Exactly the lines from the one that contains "own_mesh(piece)" to the one that contains "# Studio: pale", both lines included, should be copied, and no others.

=== Material for this exercise ===

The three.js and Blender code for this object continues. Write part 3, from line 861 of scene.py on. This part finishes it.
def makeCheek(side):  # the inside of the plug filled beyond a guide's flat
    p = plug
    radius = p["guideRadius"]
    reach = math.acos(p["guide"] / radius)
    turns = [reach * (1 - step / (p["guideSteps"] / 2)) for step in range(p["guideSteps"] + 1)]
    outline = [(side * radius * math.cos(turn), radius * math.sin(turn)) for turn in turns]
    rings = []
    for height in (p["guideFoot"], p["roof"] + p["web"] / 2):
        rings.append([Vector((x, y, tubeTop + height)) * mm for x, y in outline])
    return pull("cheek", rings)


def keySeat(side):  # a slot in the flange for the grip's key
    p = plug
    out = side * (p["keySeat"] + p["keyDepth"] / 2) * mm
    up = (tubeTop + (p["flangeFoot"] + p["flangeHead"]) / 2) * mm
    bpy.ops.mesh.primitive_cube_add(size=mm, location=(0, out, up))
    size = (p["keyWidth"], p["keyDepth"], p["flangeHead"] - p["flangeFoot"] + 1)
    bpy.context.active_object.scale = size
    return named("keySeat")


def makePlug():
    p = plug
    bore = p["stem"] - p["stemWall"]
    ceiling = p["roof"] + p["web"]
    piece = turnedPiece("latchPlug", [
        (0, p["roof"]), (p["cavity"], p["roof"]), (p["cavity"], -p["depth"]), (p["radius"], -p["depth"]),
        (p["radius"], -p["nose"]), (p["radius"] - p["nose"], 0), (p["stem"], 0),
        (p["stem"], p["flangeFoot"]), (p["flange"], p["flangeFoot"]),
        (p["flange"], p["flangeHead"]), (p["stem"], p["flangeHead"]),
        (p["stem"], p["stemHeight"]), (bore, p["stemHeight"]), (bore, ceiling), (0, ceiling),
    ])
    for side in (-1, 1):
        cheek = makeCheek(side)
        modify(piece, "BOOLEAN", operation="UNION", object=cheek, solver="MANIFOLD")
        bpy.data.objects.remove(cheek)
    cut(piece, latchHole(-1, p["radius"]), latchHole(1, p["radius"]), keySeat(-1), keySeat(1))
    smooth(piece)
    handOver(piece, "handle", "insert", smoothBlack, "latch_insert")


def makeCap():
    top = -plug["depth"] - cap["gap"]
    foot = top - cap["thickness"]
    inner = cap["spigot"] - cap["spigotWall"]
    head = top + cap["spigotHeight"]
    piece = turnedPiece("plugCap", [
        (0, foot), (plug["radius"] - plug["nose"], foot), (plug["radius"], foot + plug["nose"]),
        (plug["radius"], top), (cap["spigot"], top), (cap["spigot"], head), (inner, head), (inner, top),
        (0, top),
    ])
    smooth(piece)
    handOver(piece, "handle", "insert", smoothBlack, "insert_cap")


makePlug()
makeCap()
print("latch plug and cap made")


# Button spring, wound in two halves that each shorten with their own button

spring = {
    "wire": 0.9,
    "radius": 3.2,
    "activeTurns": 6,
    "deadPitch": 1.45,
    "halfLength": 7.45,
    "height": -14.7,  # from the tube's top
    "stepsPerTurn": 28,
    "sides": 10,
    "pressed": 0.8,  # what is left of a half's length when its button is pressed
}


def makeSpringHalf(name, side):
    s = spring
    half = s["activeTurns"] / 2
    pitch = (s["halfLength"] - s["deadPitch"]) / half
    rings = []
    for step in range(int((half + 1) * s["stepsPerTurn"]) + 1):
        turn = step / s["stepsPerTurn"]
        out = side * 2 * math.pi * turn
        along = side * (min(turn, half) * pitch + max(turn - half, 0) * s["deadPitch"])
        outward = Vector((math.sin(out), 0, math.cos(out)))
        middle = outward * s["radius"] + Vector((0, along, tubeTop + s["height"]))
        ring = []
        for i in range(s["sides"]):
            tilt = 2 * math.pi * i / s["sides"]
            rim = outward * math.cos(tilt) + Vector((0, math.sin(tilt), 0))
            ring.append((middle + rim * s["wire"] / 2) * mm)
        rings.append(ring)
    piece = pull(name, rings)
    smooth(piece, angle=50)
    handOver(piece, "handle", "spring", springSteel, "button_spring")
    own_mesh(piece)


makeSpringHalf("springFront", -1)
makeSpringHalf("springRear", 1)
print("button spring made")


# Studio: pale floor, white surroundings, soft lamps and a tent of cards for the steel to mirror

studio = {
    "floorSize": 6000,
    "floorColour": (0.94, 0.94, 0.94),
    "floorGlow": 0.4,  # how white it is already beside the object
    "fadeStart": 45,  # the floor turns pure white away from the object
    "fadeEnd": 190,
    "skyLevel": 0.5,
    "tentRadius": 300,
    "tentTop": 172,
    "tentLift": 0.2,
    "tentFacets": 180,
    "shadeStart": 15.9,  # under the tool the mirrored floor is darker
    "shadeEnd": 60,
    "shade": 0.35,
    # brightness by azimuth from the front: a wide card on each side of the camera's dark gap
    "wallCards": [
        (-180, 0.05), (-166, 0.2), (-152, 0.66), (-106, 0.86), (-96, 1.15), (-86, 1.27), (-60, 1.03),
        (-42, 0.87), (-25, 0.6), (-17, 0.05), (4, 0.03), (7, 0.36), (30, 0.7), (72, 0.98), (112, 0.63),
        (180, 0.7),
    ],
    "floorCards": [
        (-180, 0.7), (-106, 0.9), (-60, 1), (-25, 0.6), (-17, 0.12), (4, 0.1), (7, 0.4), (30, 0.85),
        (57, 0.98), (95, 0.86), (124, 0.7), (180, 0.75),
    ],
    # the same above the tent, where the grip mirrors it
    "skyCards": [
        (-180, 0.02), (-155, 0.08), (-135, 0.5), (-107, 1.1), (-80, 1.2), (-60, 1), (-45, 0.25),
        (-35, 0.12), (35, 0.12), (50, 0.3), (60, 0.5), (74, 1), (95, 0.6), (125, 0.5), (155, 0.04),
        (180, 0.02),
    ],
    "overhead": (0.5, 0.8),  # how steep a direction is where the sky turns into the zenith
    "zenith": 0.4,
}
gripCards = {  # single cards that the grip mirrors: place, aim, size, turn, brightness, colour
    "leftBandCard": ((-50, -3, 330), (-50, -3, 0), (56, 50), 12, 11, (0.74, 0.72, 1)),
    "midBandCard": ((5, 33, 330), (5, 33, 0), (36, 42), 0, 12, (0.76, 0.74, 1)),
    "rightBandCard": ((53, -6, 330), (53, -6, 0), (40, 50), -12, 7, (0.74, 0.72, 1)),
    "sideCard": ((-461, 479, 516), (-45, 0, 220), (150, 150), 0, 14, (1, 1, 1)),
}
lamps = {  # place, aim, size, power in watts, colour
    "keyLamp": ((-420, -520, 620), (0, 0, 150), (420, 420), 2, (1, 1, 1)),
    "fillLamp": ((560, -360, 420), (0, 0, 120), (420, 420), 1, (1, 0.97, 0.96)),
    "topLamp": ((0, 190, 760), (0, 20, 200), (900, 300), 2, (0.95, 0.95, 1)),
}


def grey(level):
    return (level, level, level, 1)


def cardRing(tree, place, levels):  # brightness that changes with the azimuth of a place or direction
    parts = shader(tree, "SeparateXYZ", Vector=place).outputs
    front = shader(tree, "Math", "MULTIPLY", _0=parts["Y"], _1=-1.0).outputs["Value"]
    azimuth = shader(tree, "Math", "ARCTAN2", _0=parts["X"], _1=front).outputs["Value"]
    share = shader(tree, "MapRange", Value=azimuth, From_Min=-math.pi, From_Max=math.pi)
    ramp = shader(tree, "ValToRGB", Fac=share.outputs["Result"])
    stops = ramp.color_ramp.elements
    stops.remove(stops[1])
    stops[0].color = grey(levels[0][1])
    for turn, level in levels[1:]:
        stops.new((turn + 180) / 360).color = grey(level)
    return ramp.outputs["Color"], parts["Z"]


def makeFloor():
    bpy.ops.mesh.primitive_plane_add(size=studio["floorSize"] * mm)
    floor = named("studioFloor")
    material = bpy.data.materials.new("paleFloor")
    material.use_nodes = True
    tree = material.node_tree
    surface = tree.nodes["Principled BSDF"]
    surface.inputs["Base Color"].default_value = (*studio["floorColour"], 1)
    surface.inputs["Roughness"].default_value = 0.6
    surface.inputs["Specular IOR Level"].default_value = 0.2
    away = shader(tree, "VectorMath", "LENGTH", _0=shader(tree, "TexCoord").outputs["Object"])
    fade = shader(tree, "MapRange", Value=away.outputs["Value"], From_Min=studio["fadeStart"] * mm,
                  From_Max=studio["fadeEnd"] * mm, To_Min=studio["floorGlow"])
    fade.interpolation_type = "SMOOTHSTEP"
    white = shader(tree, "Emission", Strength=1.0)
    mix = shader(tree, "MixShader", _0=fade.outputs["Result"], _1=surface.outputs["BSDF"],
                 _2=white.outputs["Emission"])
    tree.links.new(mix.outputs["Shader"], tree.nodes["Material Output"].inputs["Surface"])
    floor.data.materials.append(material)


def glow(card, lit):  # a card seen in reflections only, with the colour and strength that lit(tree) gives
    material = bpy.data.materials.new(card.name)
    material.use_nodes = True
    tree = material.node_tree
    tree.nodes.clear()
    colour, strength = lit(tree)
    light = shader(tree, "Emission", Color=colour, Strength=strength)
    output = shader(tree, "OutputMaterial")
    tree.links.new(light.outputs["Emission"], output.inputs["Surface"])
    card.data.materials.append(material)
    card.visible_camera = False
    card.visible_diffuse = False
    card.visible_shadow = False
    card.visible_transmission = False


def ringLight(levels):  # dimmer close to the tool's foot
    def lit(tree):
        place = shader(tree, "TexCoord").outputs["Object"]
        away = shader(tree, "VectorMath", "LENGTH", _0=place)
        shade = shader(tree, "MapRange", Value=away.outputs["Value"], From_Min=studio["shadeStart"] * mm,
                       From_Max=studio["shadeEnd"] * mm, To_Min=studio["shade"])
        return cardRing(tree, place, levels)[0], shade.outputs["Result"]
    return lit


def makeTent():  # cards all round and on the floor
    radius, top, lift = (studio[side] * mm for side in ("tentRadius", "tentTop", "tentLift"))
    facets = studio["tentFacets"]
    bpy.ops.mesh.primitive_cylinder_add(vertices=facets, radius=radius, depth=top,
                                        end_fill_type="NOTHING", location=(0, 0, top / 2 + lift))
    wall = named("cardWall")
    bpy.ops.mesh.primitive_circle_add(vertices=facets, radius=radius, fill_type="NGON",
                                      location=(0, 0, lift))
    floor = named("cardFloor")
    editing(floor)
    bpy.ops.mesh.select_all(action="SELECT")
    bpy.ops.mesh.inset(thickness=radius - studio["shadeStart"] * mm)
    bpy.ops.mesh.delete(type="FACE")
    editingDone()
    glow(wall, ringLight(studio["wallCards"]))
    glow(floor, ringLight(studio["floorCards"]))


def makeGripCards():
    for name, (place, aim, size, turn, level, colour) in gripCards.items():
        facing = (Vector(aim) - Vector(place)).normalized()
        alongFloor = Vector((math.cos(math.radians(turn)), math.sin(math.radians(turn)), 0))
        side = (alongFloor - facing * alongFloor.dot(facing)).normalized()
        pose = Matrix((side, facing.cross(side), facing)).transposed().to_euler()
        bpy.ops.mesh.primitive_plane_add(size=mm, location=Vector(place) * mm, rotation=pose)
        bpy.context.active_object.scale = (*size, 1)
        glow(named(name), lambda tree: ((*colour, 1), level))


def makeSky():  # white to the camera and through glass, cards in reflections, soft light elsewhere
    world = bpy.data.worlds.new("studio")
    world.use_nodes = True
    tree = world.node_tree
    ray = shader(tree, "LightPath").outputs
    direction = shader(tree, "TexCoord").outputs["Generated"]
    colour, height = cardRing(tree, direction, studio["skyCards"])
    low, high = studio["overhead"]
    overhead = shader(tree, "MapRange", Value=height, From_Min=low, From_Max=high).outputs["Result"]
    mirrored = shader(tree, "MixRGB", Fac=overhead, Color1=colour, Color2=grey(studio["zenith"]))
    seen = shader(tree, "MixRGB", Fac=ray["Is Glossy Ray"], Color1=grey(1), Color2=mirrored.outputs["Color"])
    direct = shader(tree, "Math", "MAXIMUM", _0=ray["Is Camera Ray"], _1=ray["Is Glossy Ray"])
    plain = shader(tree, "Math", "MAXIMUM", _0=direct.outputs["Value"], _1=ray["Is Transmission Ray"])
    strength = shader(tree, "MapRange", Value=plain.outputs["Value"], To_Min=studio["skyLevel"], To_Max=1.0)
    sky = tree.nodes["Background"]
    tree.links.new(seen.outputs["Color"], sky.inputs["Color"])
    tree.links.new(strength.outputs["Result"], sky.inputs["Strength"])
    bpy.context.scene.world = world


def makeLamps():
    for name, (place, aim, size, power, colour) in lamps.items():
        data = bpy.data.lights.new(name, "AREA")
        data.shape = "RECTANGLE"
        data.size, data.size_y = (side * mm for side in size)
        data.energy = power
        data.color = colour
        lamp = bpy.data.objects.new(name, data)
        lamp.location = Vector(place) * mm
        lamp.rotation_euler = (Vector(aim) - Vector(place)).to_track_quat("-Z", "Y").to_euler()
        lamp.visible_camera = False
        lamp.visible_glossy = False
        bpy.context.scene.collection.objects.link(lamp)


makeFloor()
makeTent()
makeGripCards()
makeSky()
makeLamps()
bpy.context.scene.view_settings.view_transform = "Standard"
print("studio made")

===
=== Material for this exercise ===

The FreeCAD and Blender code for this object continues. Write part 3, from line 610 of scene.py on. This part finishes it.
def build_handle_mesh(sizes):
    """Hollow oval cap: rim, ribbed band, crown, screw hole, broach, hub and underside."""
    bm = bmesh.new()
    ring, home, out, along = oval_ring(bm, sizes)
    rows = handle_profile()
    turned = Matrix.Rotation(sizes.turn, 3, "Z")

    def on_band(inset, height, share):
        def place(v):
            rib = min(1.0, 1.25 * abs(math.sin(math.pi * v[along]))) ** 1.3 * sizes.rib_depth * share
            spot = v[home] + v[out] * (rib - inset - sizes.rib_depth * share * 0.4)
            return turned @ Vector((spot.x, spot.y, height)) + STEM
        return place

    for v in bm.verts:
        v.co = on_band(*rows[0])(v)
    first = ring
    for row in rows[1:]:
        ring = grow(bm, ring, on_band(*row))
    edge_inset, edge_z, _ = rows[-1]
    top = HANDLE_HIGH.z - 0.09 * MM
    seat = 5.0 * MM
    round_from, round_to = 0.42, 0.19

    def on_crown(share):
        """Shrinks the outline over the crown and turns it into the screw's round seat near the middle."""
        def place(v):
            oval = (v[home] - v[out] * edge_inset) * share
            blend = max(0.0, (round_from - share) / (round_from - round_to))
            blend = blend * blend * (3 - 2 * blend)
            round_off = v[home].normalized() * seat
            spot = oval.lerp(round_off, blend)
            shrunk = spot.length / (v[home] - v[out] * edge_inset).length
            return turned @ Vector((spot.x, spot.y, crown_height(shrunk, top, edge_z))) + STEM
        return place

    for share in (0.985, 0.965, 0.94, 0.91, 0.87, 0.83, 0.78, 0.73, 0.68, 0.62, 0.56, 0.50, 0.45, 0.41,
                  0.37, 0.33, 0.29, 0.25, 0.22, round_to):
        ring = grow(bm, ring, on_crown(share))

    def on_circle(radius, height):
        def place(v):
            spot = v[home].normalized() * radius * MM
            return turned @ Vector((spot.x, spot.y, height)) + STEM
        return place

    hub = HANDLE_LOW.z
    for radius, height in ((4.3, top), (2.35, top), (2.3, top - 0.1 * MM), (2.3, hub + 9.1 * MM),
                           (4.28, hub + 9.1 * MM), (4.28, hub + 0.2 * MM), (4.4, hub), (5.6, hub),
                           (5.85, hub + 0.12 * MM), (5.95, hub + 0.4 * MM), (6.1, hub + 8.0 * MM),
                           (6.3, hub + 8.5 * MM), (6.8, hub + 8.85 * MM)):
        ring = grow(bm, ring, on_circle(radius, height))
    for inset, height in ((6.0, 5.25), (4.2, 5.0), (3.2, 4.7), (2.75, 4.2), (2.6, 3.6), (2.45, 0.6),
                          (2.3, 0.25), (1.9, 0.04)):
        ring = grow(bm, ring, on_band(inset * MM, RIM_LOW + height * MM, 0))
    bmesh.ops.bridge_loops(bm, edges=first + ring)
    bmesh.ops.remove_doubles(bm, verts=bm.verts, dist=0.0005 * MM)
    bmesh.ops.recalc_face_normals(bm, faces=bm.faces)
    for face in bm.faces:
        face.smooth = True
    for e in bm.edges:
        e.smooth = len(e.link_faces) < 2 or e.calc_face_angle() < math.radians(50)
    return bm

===

Written answer —
    own_mesh(piece)


makeSpringHalf("springFront", -1)
makeSpringHalf("springRear", 1)
print("button spring made")


# Studio: pale floor, white surroundings, soft lamps and a tent of cards for the steel to mirror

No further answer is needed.